A conturbada relação entre Polônia e Rússia
Polônia e Rússia possuem uma histórica e complicada relação desde a Idade Média. No século XX, a situação se agravou no fim da I Guerra Mundial. Um episódio que retrata bem esse período foi a Batalha de Varsóvia, também conhecida como o Milagre no Vistula (rio que, curiosamente, passa ao lado do estádio Nacional, palco da partida desta terça-feira).
A batalha aconteceu em agosto de 1920, quando o Exército Vermelho comandado por Mikhail Tukhachevsky tentou invadir a capital polonesa. Apesar de estarem em menor número, as forças polonesas lideradas por Jozef Piłsudski contra-atacaram e superaram as forças rivais, quando a maioria dos especialistas estrangeiros considerava que a Polônia estava à beira da derrota.
Na II Guerra Mundial, a Polônia sofreu uma invasão da então URSS, no leste do país - enquanto os nazistas dominavam o oeste. Após a queda do III Reich, a nação foi governada pelos comunistas ligados a Moscou.
Um marco desse período, por sinal, é o Palácio da Cultura, principal ponto turístico da capital de Varsóvia. Imponente, no centro da cidade e com 230 metros de altura, o edifício foi inaugurado em 1955 e construído como um presente do líder soviético Józef Stalin. Por conta disso, muitos varsovianos não veem o local com bons olhos.
- Para alguns, é uma vergonha nacional. Para outros, um símbolo de um passado de conquistas. Muita gente acha inclusive que deveria ser colocado abaixo por ser um símbolo soviético. Eu só acho feio – disse o jornalista polonês Piotr Wierzbicki.

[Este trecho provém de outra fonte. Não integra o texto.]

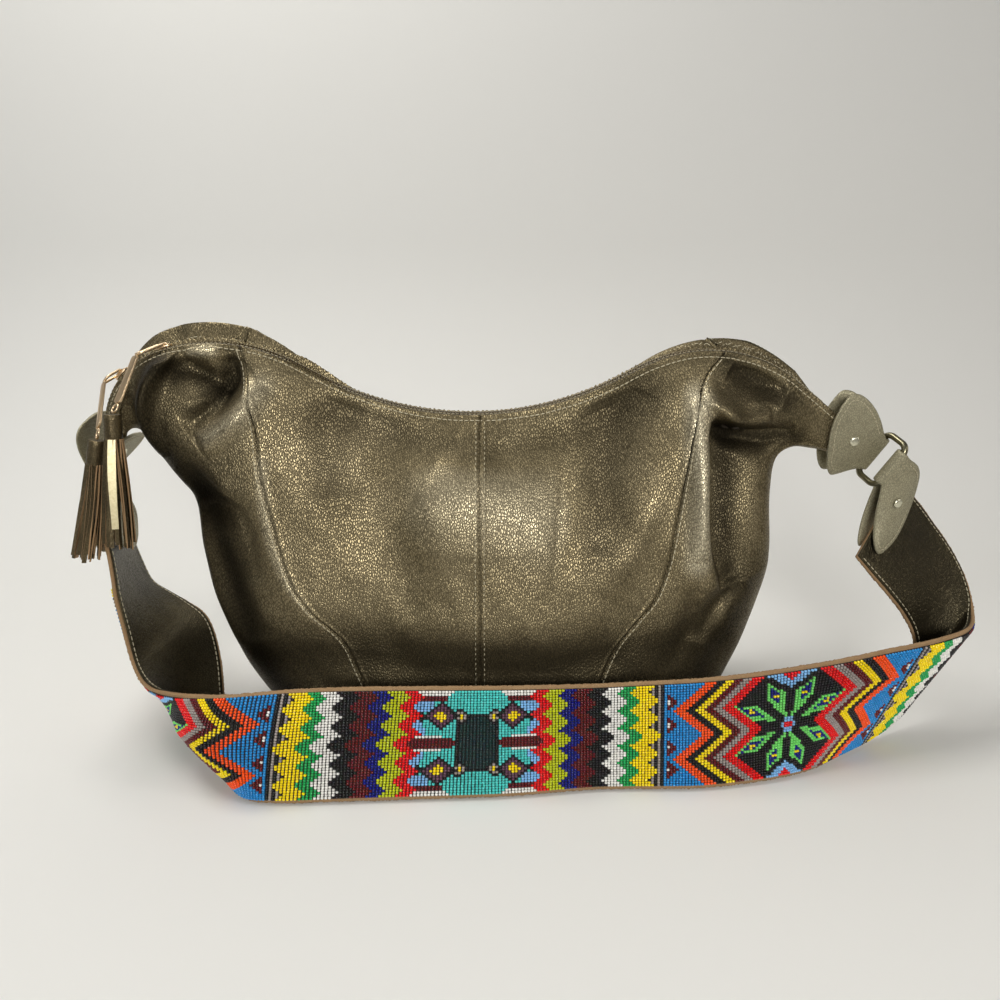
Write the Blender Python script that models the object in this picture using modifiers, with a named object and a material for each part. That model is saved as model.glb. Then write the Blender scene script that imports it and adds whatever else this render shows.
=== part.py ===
"""A slouchy leather shoulder bag with a zipped, saddle-shaped mouth and a beaded strap.

Metres, +Z up. X runs along the bag, -Y is its front, and the origin is the middle of the base.
"""
import math

import bmesh
import bpy
from mathutils import Matrix, Vector

# Leather and running clearances
LEATHER = 0.0016
GAP = 0.0003
SEAM_GAP = 0.0018

# Bag body
BASE_LEFT = 0.140
BASE_RIGHT = 0.135
HALF_DEPTH = 0.056
BODY_LEFT = 0.191
BODY_HEIGHT = 0.200
BACK_RISE = 0.027
LINING = 0.0006
LINING_INSET = 0.0040
LINING_END_INSET = 0.0140
LINING_DROP = 0.0230

# Zip line: a start, as shares of BODY_LEFT and BODY_HEIGHT, then arcs and straights that join smoothly
ZIP_START_SHARES = (1.28063, 0.915)
START_RUN = 0.0142
ZIP_START_ANGLE = math.radians(79.7)
SHOULDER_RADIUS = 0.0534
SHOULDER_ANGLE = math.radians(60.2)
HUMP_RADIUS = 0.1016
HUMP_ANGLE = math.radians(47.7)
HUMP_RUN = 0.0161
SADDLE_RADIUS = 0.1975
SADDLE_ANGLE = math.radians(55.2)
SADDLE_RUN = 0.0170
PEAK_RADIUS = 0.0875
PEAK_ANGLE = math.radians(64.4)
END_RUN = 0.0410

# Zip section, measured from its centre line
RIM_OFFSET = 0.0058
TEETH_INNER = 0.0007
TEETH_OUTER = 0.0027
TEETH_HEIGHT = 0.0024
TAPE = 0.0006
TAPE_DROP = 0.0080
STOP_LENGTH = 0.0035
ZIP_END_MARGIN = 0.0195

# Sliders and their pulls
SLIDER_LENGTH = 0.0100
SLIDER_TOP_WIDTH = 0.0070
SLIDER_FOOT_WIDTH = 0.0046
SLIDER_PLATE = 0.0011
SLIDER_WEB = 0.0008
SLIDER_CLEARANCE = 0.0006
SLIDER_A_ANGLE = math.radians(3.0)
SLIDER_B_ANGLE = math.radians(33.0)
LINK_WIDTH = 0.0064
LINK_WIRE = 0.0008
BAR_WIDTH = 0.0065
BAR_THICKNESS = 0.0016
JUMP_RING_RADIUS = 0.0026
JUMP_RING_WIRE = 0.0006
HEAD_LENGTH = 0.0150
HEAD_RADIUS = 0.0048
FRINGE_TOP_RADIUS = 0.0050
FRINGE_RADIUS = 0.0082
CHAIN_GAP = 0.0004
BAR_GAP = 0.0011
HEAD_GAP = 0.0006

# Tabs, rings and rivets
TAB_LEATHER = 0.0018
TAB_WIDTH = 0.052
RING_LONG = 0.034
RING_SHORT = 0.022
RING_WIRE = 0.0020
RING_CORNER = 0.0055
LOOP_CLEARANCE = 0.0007
RIVET_RADIUS = 0.0031
RIVET_HEAD = 0.0010
RIVET_SHANK = 0.0012
RIVET_SEAT = 0.0011
RIVET_PLACE_SHARES = (0.50, 0.50)
LEFT_RIVET_SHARES = (0.54, 0.47)

# Strap: a tan core between a metallic lining and the bead weaving
STRAP_REACH = 0.306
STRAP_LINING = 0.0010
STRAP_CORE = 0.0013
BEAD_LAYER = 0.0015
STRAP_LIFT = -0.0006
STRAP_GAP = 0.0008

# Side outlines below the zip ends, as shares of the body's width and height
LEFT_SIDE_SHARES = (
    (1.235, 0.905), (1.212, 0.95), (1.17, 0.955), (1.115, 0.885), (1.05, 0.80), (1.00, 0.725),
    (0.99, 0.575), (0.962, 0.415), (0.892, 0.25), (0.818, 0.12),
)
RIGHT_SIDE_SHARES = (
    (1.20, 0.89), (1.13, 0.895), (1.05, 0.90), (0.992, 0.86),
    (0.983, 0.75), (1.00, 0.575), (0.983, 0.465), (0.931, 0.32), (0.856, 0.15),
)
# Seam outlines from the rim down, as shares of the same width and height
LEFT_SEAM_SHARES = (
    (-0.822, 1.25), (-0.760, 1.00), (-0.743, 0.835), (-0.668, 0.57), (-0.598, 0.455),
    (-0.498, 0.353), (-0.442, 0.222), (-0.340, 0.0),
)
RIGHT_SEAM_SHARES = (
    (0.805, 1.22), (0.700, 1.13), (0.657, 1.00), (0.629, 0.868), (0.579, 0.612),
    (0.536, 0.487), (0.470, 0.407), (0.406, 0.33), (0.346, 0.209), (0.259, 0.0),
)
# The right outlines' width and height, as shares of where the zip ends
RIGHT_END_SHARES = (0.8194110, 1.0184987)
MIDDLE_SEAM_SHARES = ((-0.069, 2.0), (-0.069, 0.0))
SEAM_SAMPLES = 60
SIDE_SAMPLES = 120
ZIP_SAMPLES = 240

# Rows from the rim down as shares of the rib
ROW_SHARES = (1.0, 0.97, 0.93, 0.88, 0.81, 0.72, 0.62, 0.51, 0.40, 0.29, 0.19, 0.10, 0.04, 0.0)
# Distance below the zip as a share of BODY_HEIGHT, with the half depth there as a share of HALF_DEPTH
MIDDLE_DEPTH_SHARES = (
    (0.0, 0.10), (0.03, 0.15), (0.07, 0.22), (0.12, 0.31), (0.19, 0.44), (0.28, 0.60),
    (0.38, 0.74), (0.49, 0.85), (0.60, 0.94), (0.71, 1.0),
)
HORN_DEPTH_SHARES = (
    (0.0, 0.10), (0.03, 0.27), (0.07, 0.36), (0.12, 0.42), (0.19, 0.47), (0.28, 0.54),
    (0.38, 0.64), (0.49, 0.76), (0.60, 0.88), (0.71, 0.97), (0.81, 1.0),
)
BASE_DEPTH_SHARES = ((0.0, 0.86), (0.04, 0.96), (0.10, 1.0))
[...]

Queda de avião reacende rivalidade
O episódio de conflito mais recente entre os dois países aconteceu há dois anos. Em abril de 2010, o então presidente polonês Lech Kaczynskie morreu em um desastre aéreo em Smolensk, no oeste da Rússia. Um movimento liderado por Jaroslaw Kaczynski, gêmeo do ex-presidente e líder do principal partido de oposição da Polônia, questiona se a queda do avião foi um acidente e afirma que o governo russo pode ser pelo menos parcialmente culpado.
No último domingo, o técnico da seleção russa, o holandês Dick Advocaat, e outros membros da delegação, visitaram um memorial a Kaczynskie como forma de aliviar as tensões entre os dois países.